Clusterf*ck in Cuba, part 3

Day 3

Except we got the death knell instead. The vice-director immediately launched into the 45-day rule, then said in order for me to do any kind of scientific collecting, there would have to be:

  • a meeting between all involved agencies to discuss my research.
  • a collaboration established between a Cuban and U.S. institution. (I, as an individual, could not be the official party.)
  • an official invitation from Cuba to conduct a project with explicit benefits to the country.

In short, even if I were to initiate the paperwork immediately, the earliest I could expect a work visa and the accompanying permits would be January.

It was a bad moment. And, I knew everything she said about collaborations and benefits to Cuba would not go over well on the U.S. side. Last year I learned that even co-authorship with a Cuban counts a benefit that the Treasury Department has to approve. I suppose it’s to be expected for two countries that have dug in their heels for 52 years.

I skirted the issue by sticking to the science and handed over the proposal,  explaining the conservation benefits to the two species, one of which is endemic and listed as vulnerable in Cuba. The vice-director slowly flipped through the pages and read the last section R had helped me prepare. All of a sudden, she began to smile. “I think we have a new project,” she said. (Pause. Flip.) “Your Spanish is so good. And your handwriting is so beautiful.”

We couldn’t overcome the time issues, but Puerto Rico 2012 and my third-grade teacher got us through the door.

The vice-director referred us to her assistant, who gave us the low-down on the paperwork. With a few clicks, she pulled up the forms for me to fill out. The forms that looked a lot like the Bahamas forms. The forms that I’ll never know why I never saw before I arrived.

Here is the complete list of agencies that I finally know are involved in obtaining permission for science research in a protected area:

  • the Center for the Inspection and Control of Agriculture, for the collection permit and export permit
  • the Ministry of Armed Forces (!), for work in ANY Cuban territory
  • the Ministry of Agriculture, for the work visa and import permit
  • the Ministry of Exterior Commerce, for officializing the cooperation between a Cuban and non-Cuban entity
  • the National Enterprise for the Protection of Flora and Fauna, for also officializing the cooperation and reporting to the above agencies

It was a lot to process. I finally admitted defeat, telling her I would submit the proposal for approval to sample next year.

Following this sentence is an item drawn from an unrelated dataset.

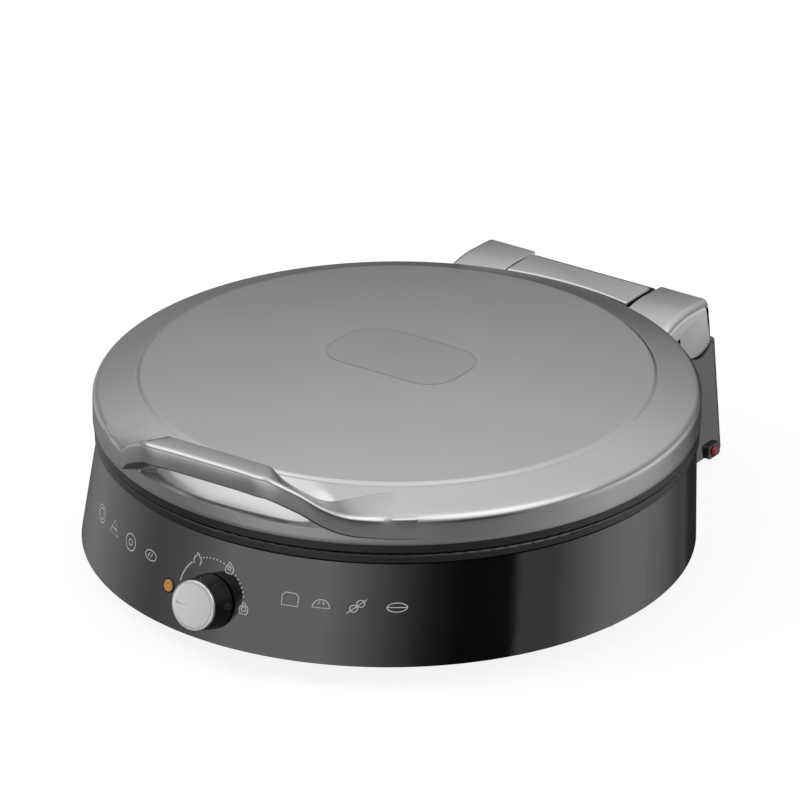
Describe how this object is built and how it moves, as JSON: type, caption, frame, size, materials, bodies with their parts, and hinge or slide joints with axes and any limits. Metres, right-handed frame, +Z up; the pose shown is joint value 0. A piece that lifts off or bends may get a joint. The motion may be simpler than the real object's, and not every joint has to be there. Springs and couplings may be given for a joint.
{
  "type": "double-sided electric baking pan",
  "caption": "Round double-sided electric baking pan: low base with a non-stick pan, knob and lamp, and a hinged silver lid with a second pan and a bar handle.",
  "frame": {"origin": "on the table, under the middle of the whole object's box; z = 0 is the underside of the feet", "axes": "+Z up, -Y towards the user at the knob and handle, +X to the user's right"},
  "size_m": [0.3464, 0.41, 0.1277],
  "materials": {
    "silver_satin": "satin silver paint on a moulding",
    "badge_silver": "smooth silver plate",
    "charcoal_gloss": "glossy dark charcoal moulding",
    "black_gloss": "glossy black moulding",
    "black_satin": "satin black moulding",
    "nonstick": "cast aluminium with a dark non-stick coat",
    "element_steel": "heat-darkened steel tube",
    "zinc_sheet": "zinc-coated sheet",
    "screw_steel": "plated steel",
    "brown_ceramic": "moulded insulator",
    "foot_rubber": "black rubber",
    "cap_silver": "satin silver cap",
    "lens_amber": "clear amber lens",
    "lamp_glass": "neon lamp",
    "terminal_white": "white insulator",
    "button_red": "glossy red moulding",
    "bush_plastic": "natural acetal"
  },
  "bodies": {
    "base": {"base_shell": "charcoal_gloss", "base_bottom_cover": "black_satin", "base_collar": "black_gloss", "lower_pan": "nonstick", "lower_heating_element": "element_steel", "lower_heat_shield": "zinc_sheet", "lower_pan_screws": "screw_steel", "lower_thermal_limiter": "brown_ceramic", "rubber_feet": "foot_rubber", "bottom_screws": "screw_steel", "thermostat_bracket": "zinc_sheet", "thermostat_body": "brown_ceramic", "thermostat_screws": "screw_steel", "indicator_lens": "lens_amber", "indicator_lamp": "lamp_glass", "terminal_block": "terminal_white", "cord_gland": "foot_rubber", "thermal_fuse": "screw_steel", "hinge_housing": "black_satin", "hinge_cover": "silver_satin", "hinge_bracket": "zinc_sheet", "hinge_bracket_screws": "screw_steel", "hinge_pin": "screw_steel", "release_spring": "screw_steel"},
    "lid": {"lid_shell": "silver_satin", "lid_top_panel": "silver_satin", "lid_badge": "badge_silver", "lid_handle": "silver_satin", "upper_trim_ring": "black_gloss", "upper_pan": "nonstick", "upper_heating_element": "element_steel", "upper_heat_shield": "zinc_sheet", "upper_pan_screws": "screw_steel", "upper_thermal_limiter": "brown_ceramic", "hinge_bush_left": "bush_plastic", "hinge_bush_right": "bush_plastic"},
    "knob": {"knob_barrel": "black_gloss", "knob_cap": "cap_silver", "thermostat_shaft": "screw_steel"},
    "button": {"release_button": "button_red"}
  },
  "joints": [
    {"name": "lid_hinge", "type": "hinge", "parent": "base", "child": "lid", "pos_m": [0, 0.18327, 0.085], "axis": [-1, 0, 0], "range_deg": [0, 180]},
    {"name": "knob_turn", "type": "hinge", "parent": "base", "child": "knob", "pos_m": [-0.004, -0.18561, 0.036], "axis": [0.0228, 0.9749, -0.2216], "range_deg": [0, 190]},
    {"name": "release_button", "type": "slide", "parent": "base", "child": "button", "axis": [-1, 0, 0], "range_m": [0, 0.0025], "stiffness_N_per_m": 400, "deforming": ["release_spring"]}
  ]
}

R and I had spaghetti at a local cafetería. A nearby mall played Usher, Backstreet Boys and more “Gangnam Style.” R told me he honestly hadn’t heard of any of those the requirements, and that previous researchers had in fact successfully changed their visas after arriving. (F, in a subsequent email, expressed similar surprise.) So it seemed as though some recent overhaul had invalidated everyone’s knowledge of the paperwork involved.

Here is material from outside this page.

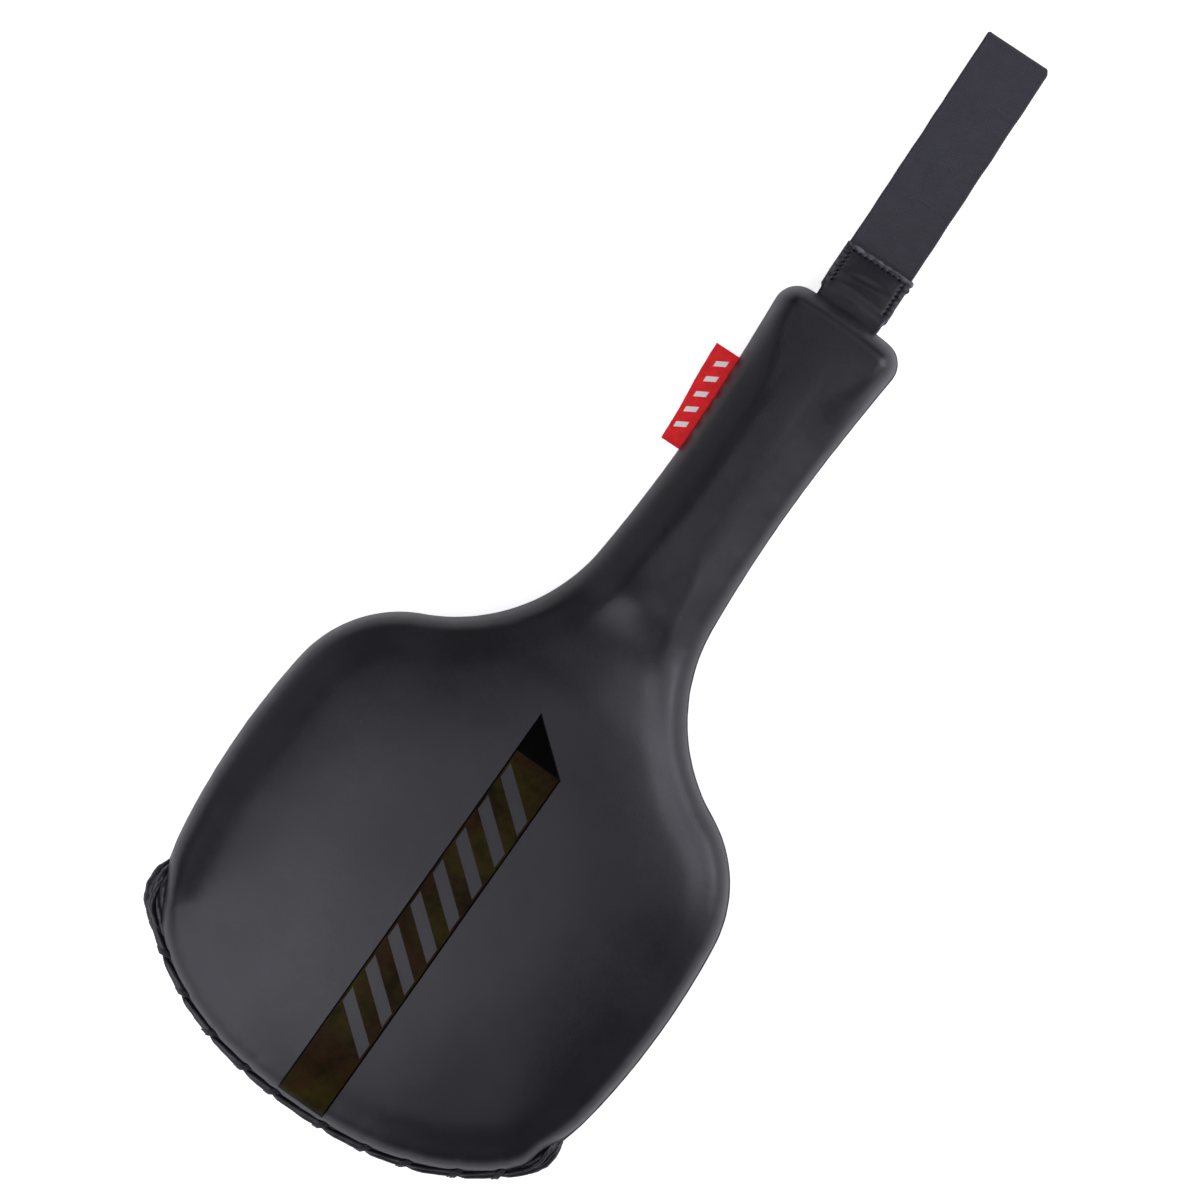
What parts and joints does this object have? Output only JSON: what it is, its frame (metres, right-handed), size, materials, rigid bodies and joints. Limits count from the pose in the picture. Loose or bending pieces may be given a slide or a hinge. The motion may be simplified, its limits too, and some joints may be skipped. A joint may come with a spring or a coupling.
{
  "type": "kick paddle",
  "caption": "Padded striking paddle with a rounded square head, a slim padded grip, an elastic wrist loop on a leather tab and a small side label.",
  "frame": {"origin": "middle of the head's widest place, on the flat back face the paddle rests on", "axes": "+Y runs from the head up the grip to the wrist loop, +Z out of the striking face, +X to the right seen from the front"},
  "size_m": [0.2064, 0.5183, 0.0442],
  "materials": {
    "cover_leather": "satin",
    "tab_leather": "satin",
    "head_foam": "matte",
    "grip_foam": "matte",
    "core_board": "matte",
    "thread": "matte",
    "gloss_print": "gloss",
    "webbing": "matte",
    "label_weave": "matte"
  },
  "bodies": {
    "paddle": {"front_cover": "cover_leather", "back_cover": "cover_leather", "front_head_foam": "head_foam", "back_head_foam": "head_foam", "front_grip_foam": "grip_foam", "back_grip_foam": "grip_foam", "core_board": "core_board", "side_seam_thread": "thread", "closing_stitches": "thread", "face_band": "gloss_print", "tab_root": "tab_leather", "label_root": "label_weave"},
    "tab": {"tab_front": "tab_leather", "tab_back": "tab_leather", "tab_stitching": "thread", "loop_tail": "webbing"},
    "loop_start": {"loop_base": "webbing"},
    "front_lower": {"loop_front_lower": "webbing"},
    "front_upper": {"loop_front_upper": "webbing"},
    "loop_end": {"loop_end_fold": "webbing"},
    "back_lower": {"loop_back_lower": "webbing"},
    "back_upper": {"loop_back_upper": "webbing"},
    "label": {"side_label": "label_weave"}
  },
  "joints": [
    {"name": "tab_swing", "type": "hinge", "parent": "paddle", "child": "tab", "pos_m": [-0.0015, 0.27824, 0.022], "axis": [0.9995, 0.0314, 0], "range_deg": [-43, 126]},
    {"name": "loop_swing", "type": "hinge", "parent": "tab", "child": "loop_start", "pos_m": [-0.0022, 0.30058, 0.002], "axis": [0.9995, 0.0314, 0], "range_deg": [-96, 13]},
    {"name": "loop_open", "type": "hinge", "parent": "loop_start", "child": "front_lower", "pos_m": [-0.00239, 0.30658, 0.00295], "axis": [0.9995, 0.0314, 0], "range_deg": [0, 45]},
    {"name": "front_bend", "type": "hinge", "parent": "front_lower", "child": "front_upper", "pos_m": [-0.00384, 0.35268, 0.00295], "axis": [0.9995, 0.0314, 0], "range_deg": [-90, 0]},
    {"name": "end_level", "type": "hinge", "parent": "front_upper", "child": "loop_end", "pos_m": [-0.00529, 0.39879, 0.00295], "axis": [0.9995, 0.0314, 0], "range_deg": [0, 45]},
    {"name": "back_open", "type": "hinge", "parent": "loop_start", "child": "back_lower", "pos_m": [-0.00239, 0.30658, 0.00105], "axis": [0.9995, 0.0314, 0], "range_deg": [-45, 0]},
    {"name": "back_bend", "type": "hinge", "parent": "back_lower", "child": "back_upper", "pos_m": [-0.00384, 0.35268, 0.00105], "axis": [0.9995, 0.0314, 0], "range_deg": [0, 90]},
    {"name": "label_flip", "type": "hinge", "parent": "paddle", "child": "label", "pos_m": [-0.0262, 0.214, 0.022], "axis": [-0.0287, 0.9996, 0], "range_deg": [-80, 80]}
  ],
  "couplings": [
    {"joint": "front_bend", "follows": "loop_open", "ratio": -2},
    {"joint": "end_level", "follows": "loop_open", "ratio": 1},
    {"joint": "back_open", "follows": "loop_open", "ratio": -1},
    {"joint": "back_bend", "follows": "loop_open", "ratio": 2}
  ]
}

I asked him what caused the change in their reactions when I produced the proposal. He said I have to remember that my research (even with WAY toned-down genetics) is uncharted territory. Nobody in Cuba has the resources to do what I’m proposing. I guess that means they could still balk, but I’m going to believe they’re fascinated by the idea of measuring a population’s genetic health. We’ll know in January.

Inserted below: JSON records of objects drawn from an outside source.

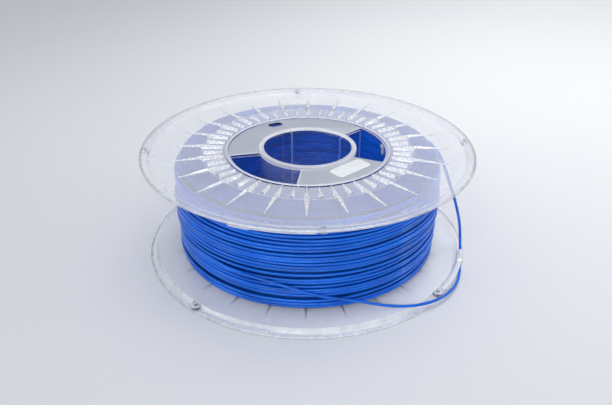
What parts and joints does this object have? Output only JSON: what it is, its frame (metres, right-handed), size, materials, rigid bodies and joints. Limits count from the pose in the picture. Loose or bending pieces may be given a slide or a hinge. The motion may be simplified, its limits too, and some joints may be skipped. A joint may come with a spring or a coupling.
{
  "type": "filament spool",
  "caption": "Clear two-flange spool for 3D-printing filament, with a windowed hub, sunburst stiffening ribs, rim clips and a blue winding whose loose end is tucked under a clip.",
  "frame": {"origin": "spool axis at the lowest face of the lower flange, where the spool rests when it lies flat", "axes": "+Z along the spool axis, from the lower flange to the upper one; +X to the right and -Y towards a person facing the loose end of the filament"},
  "size_m": [0.2, 0.2, 0.0674],
  "materials": {
    "clear_plastic": "clear, glossy, very slightly hazy moulded plastic",
    "clear_hub": "clear glossy moulded plastic with whitish edges",
    "rib_plastic": "clear, glossy, bright at its facets",
    "label_grey": "smooth satin film label, blank",
    "sticker_white": "plain white paper sticker, blank",
    "filament_blue": "glossy blue extruded filament"
  },
  "bodies": {
    "root": {"upper_flange": "clear_plastic", "upper_sunburst_ribs": "rib_plastic", "upper_rim_clips": "rib_plastic", "lower_flange": "clear_plastic", "lower_sunburst_ribs": "rib_plastic", "lower_rim_clips": "rib_plastic", "upper_hub_web": "clear_hub", "lower_hub_web": "clear_hub", "hub_drum": "clear_hub", "bore_tube": "clear_hub", "hub_wall_1": "clear_hub", "hub_wall_2": "clear_hub", "hub_wall_3": "clear_hub", "hub_wall_4": "clear_hub", "hub_wall_5": "clear_hub", "snap_hooks": "clear_hub", "front_hub_label": "label_grey", "rear_hub_label": "label_grey", "left_hub_label": "label_grey", "blank_sticker": "sticker_white", "filament_winding": "filament_blue", "filament_inner_end": "filament_blue", "filament_lead": "filament_blue"}
  },
  "joints": []
}
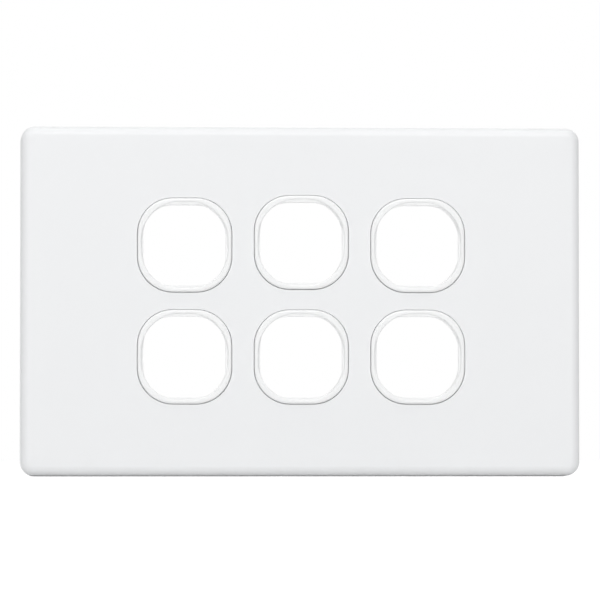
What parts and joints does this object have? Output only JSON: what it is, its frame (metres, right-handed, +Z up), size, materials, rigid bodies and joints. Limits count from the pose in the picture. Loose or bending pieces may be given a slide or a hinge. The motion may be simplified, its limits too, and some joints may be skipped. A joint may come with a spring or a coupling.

R told me kindly that he still wanted to take me out to the field site. At least I’d get to see the blackbirds and have an idea where I’d be working. I nearly lost it then, but I swallowed my spaghetti and thanked him for his generosity.

At the rice-and-beans place that evening, I struck up a conversation with a fellow diner who gave me his salad. He looked like what I’ve come to think of as the average young Cuban male of Hispanic descent: slender, tattooed, chain-smoking, spiky-haired. He told me his favorite places in Havana were the discotecas and invited me to come meet his friends. I walked him to the Plaza Anti-Imperialista on the Malecón and he said, “Listen, if the police come, just say we’ve known each other for a long time.” Kid, I’m like a decade older than you. I have emails to write on a Friday night.


The plaza was constructed as a forum for protests over the 2000 Elián González controversy. Later, people erected 138 Cuban flags in front of the U.S. Special Interests Section. Handy that you can’t see through 138 flags.


Further down is the Memorial for the U.S.S. Maine, the ship whose sinking (from infamously unknown causes) started the Spanish-American War and ended with the U.S.’s winning Spain’s last colonies: Cuba, Puerto Rico and the Philippines.  There used be an eagle on top, but it got decapitated during the revolution.

The plaque on the other side reads: “To the victims of the Maine, who were sacrificed by the imperialist voracity in its zeal to gain hold of the island of Cuba.” Bad, bad blood.


I wanted to sit there for hours that night.